Writer/producer Darrell Ware died during the course of this film's production. One of Paulette Goddard's Cockney dialect coaches, Constance Emerald, was the mother of actress Ida Lupino. According to studio press information, director Mitchell Leisen was unable to photograph Sir Thomas Gainsborough's famous "Blue Boy" painting owned by the Huntington Museum in Pasadena, CA, because it was still in war-storage in Arizona, to which most of the Huntington's masterpieces had been shipped after the attack on Pearl Harbor. Studio copyist Charles Gemora, of the makeup department, did a full-size reproduction of the oil painting from color prints. Geza Kende did the portraits of Paulette Goddard. In total, sixty reproductions of Gainsborough pictures were made for the film by ten well-known Southern California artists. Dr. Maurice Black, curator of the Huntington, acted as a technical advisor on the film.
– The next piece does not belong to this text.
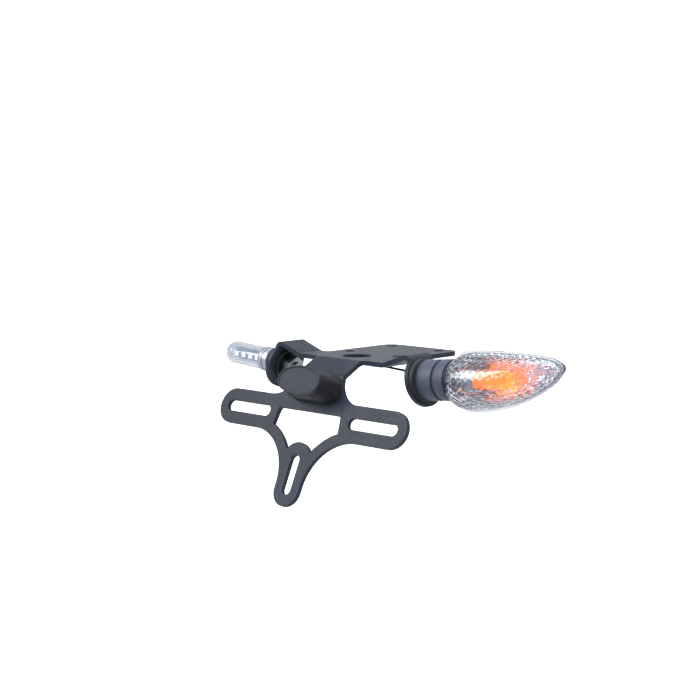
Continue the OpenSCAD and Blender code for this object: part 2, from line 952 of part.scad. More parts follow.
module slim_place() {
    in_place()
        on_axis(-1, slim_lean)
            children();
}

slim_pin = 6.5;
module slim_root() {
    bevel = 0.6;
    back = foot_back(slim_root_r, slim_lean);
    color("#1d2025")
        slim_place()
            difference() {
                lathe([[-back, 0], [-back, slim_root_r], [slim_root_l - bevel, slim_root_r],
                    [slim_root_l, slim_root_r - bevel], [slim_root_l, 0]]);
                tab_cut(slim_lean, slim_pin);
            }
}

slim_lens_s = slim_root_l + slim_collar_l;
slim_skin = 1.2;
slim_cavity_r = slim_lens_r - slim_skin - slip - 0.9;
collar_floor = 2;
module slim_collar() {
    groove = slim_root_l + slim_collar_l / 2;
    cup_r = slim_lens_r - slim_skin;
    color("#b9bec8")
        slim_place()
            lathe([[slim_root_l, 0], [slim_root_l, slim_collar_r - 0.4], [slim_root_l + 0.4, slim_collar_r],
                [groove - 0.5, slim_collar_r], [groove - 0.5, slim_collar_r - 0.5],
                [groove + 0.5, slim_collar_r - 0.5], [groove + 0.5, slim_collar_r],
                [slim_lens_s - 0.4, slim_collar_r], [slim_lens_s, slim_collar_r - 0.4],
                [slim_lens_s, cup_r], [slim_root_l + collar_floor, cup_r], [slim_root_l + collar_floor, 0]]);
}

module slim_lens() {
    middle = slim_tip - slim_lens_r;
    tail = slim_lens_r - slim_skin - slip;
    color([0.84, 0.89, 0.96, 0.45])
        slim_place()
            difference() {
                union() {
                    turned(slim_lens_s, middle, slim_lens_r);
                    translate([middle, 0, 0])
                        sphere(r = slim_lens_r);
                    turned(slim_lens_s - 4, slim_lens_s + over, tail);
                }
                turned(slim_lens_s - 4 - over, middle, slim_cavity_r);
                translate([middle, 0, 0])
                    sphere(r = slim_cavity_r);
            }
}

slim_board_y = 1;
slim_board_t = 1.2;
slim_board_half = 3.9;
slim_board_end = slim_tip - slim_lens_r + 1.2;
slim_chip = [2.6, 1, 2.6];
module slim_board() {
    start = slim_root_l + collar_floor;
    color("#e9ebee")
        slim_place()
            translate([start, slim_board_y, -slim_board_half])
                cube([slim_board_end - start, slim_board_t, 2 * slim_board_half]);
}

module slim_chips_set() {
    first = slim_lens_s + 6.8;
    pitch = (slim_board_end - slim_chip[0] - first) / (slim_chips - 1);
    low = 1.2;
    color("#fff4d8")
        slim_place()
            for (i = [0:slim_chips - 1])
                translate([first + i * pitch, slim_board_y - slim_chip[1], -slim_chip[2] / 2 - low])
                    cube(slim_chip);
}

slim_nut_s = -sheet_t - slim_rubber_t - washer_t;
module slim_stud() {
    color("#c3c7ce")
        tab_place(-1)
            hollow_stud(slim_nut_s - nut_t - 2, slim_pin);
}

module slim_rubber_washer() {
    color("#15171b")
        tab_place(-1)
            ring(-sheet_t - slim_rubber_t, -sheet_t, slim_rubber_r, stud_d / 2 + 0.1);
}

module slim_steel_washer() {
    color("#9aa0a8")
        tab_place(-1)
            ring(slim_nut_s, slim_nut_s + washer_t, slim_steel_r, stud_d / 2 + 0.1);
}

module slim_nut() {
    color("#a9aeb6")
        tab_place(-1)
            hex_nut(slim_nut_s);
}

main_bracket();
plate_lamp_gasket();
plate_lamp_housing();
plate_lamp_cap();
plate_lamp_window();
plate_lamp_board();
plate_lamp_chips();
plate_lamp_screws();
bulb_spacer();
bulb_stem();
bulb_housing();
bulb_seal();
bulb_lens();
bulb_reflector();
bulb_socket();
amber_bulb();
bulb_stud();
bulb_backing_washer();
bulb_nut();
bulb_lead();
lead_connector();
slim_root();
slim_collar();
slim_lens();
slim_board();
slim_chips_set();
slim_stud();
slim_rubber_washer();
slim_steel_washer();
slim_nut();
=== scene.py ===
# %% [markdown]
# # A motorcycle tail tidy
# The real thing is one laser-cut and folded steel sheet that bolts under the tail.
# It carries the number plate, a small plate lamp and two turn indicators.
# The exact solids come from CAD as a fixed frame, in metres, and this lesson
# dresses them: finer shapes where light shows them, and a real finish for each.

# %% Load the frame
import math

import bmesh
import bpy
from mathutils import Matrix, Vector


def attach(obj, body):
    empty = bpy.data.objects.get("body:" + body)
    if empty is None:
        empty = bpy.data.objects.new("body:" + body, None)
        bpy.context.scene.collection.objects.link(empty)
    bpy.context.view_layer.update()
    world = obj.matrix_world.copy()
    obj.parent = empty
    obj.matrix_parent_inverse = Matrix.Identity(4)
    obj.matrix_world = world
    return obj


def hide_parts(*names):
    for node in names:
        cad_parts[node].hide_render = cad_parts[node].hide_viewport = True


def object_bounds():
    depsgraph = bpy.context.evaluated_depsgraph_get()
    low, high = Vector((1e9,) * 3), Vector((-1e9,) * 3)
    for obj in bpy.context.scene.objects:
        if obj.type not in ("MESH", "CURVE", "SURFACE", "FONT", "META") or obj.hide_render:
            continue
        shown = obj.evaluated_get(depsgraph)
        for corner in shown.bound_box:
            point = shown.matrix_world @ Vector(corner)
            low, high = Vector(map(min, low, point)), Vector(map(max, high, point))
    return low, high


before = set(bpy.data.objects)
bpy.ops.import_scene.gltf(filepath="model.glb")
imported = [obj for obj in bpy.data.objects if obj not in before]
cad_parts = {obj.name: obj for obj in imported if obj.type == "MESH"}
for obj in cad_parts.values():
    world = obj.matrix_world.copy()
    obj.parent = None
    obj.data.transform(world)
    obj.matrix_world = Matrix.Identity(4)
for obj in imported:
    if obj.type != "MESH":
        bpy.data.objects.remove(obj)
cad_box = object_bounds()
print("CAD box", [list(corner) for corner in cad_box])

# %% [markdown]
# ## The camera
# The photograph was taken from behind the machine's right side, a little above.
# The hanger is a flat plate with a known outline, so its outline gave this place
# and lens. The camera comes first, because every piece is judged through it.

# %% Camera
camera_place = Vector((0.606715, -0.678441, 0.107505))
camera_aim = Vector((-0.68482, 0.71930, -0.11674))
camera = bpy.data.objects.new("camera", bpy.data.cameras.new("camera"))
camera.data.lens = 73.55
camera.data.sensor_width = 36
camera.data.clip_start = 0.05
camera.data.clip_end = 20
camera.location = camera_place
camera.rotation_euler = camera_aim.to_track_quat("-Z", "Y").to_euler()
bpy.context.scene.collection.objects.link(camera)
bpy.context.scene.camera = camera
print("camera distance", round(camera_place.length, 3))

# %% [markdown]
# ## Modelling by hand, in code
# Blender's operators act on what is selected, as a hand does. These helpers select
# one object, name it, put its turn into its mesh, pick edges and extrude them.
# Sizes are in millimetres wherever a piece is made, and MM turns them to metres.

# %% Helpers for modelling
MM = 0.001


def only(obj):
    """Selects this object alone and makes it the active one."""
    bpy.ops.object.select_all(action="DESELECT")
    obj.select_set(True)
    bpy.context.view_layer.objects.active = obj


def new_piece(name):
    """Names the primitive that was just added, with its mesh."""
    piece = bpy.context.object
    piece.name = piece.data.name = name
    return piece


def settle(piece):
    """Puts an object's place, turn and size into its mesh."""
    only(piece)
    bpy.ops.object.transform_apply(location=True, rotation=True, scale=True)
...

       Press information details the film's elaborate sets: Thirty-five antique fans from the 19th century were purchased by Paramount for the film. The film's set included an entire living room of hand-rubbed natural pine that had been taken by William Randolph Hearst from an English castle built for the Earl of Scarsdale at Sutton-Scarsdate in 1723. The living room was purchased by Leisen from the Hearst estate three years prior to the making of the film. The $15,000 diamond necklace worn by Paulette Goddard in the last scene was her own. The $25,000 vanity set on "Kitty's" dressing table as she prepares to wed the duke was made out of kingfisher green jade and was lent to the studio by the Dorothy Gray cosmetics company. Hans Dreier and Walter Tyler were nominated for an Academy Award for Art Direction (Black-and-White) for Kitty, and Sam Comer and Ray Moyer were nominated for Interior Decoration (Black-and-White). Goddard reprised her role in a Lux Radio Theatre broadcast on February 24, 1947, co-starring Patric Knowles.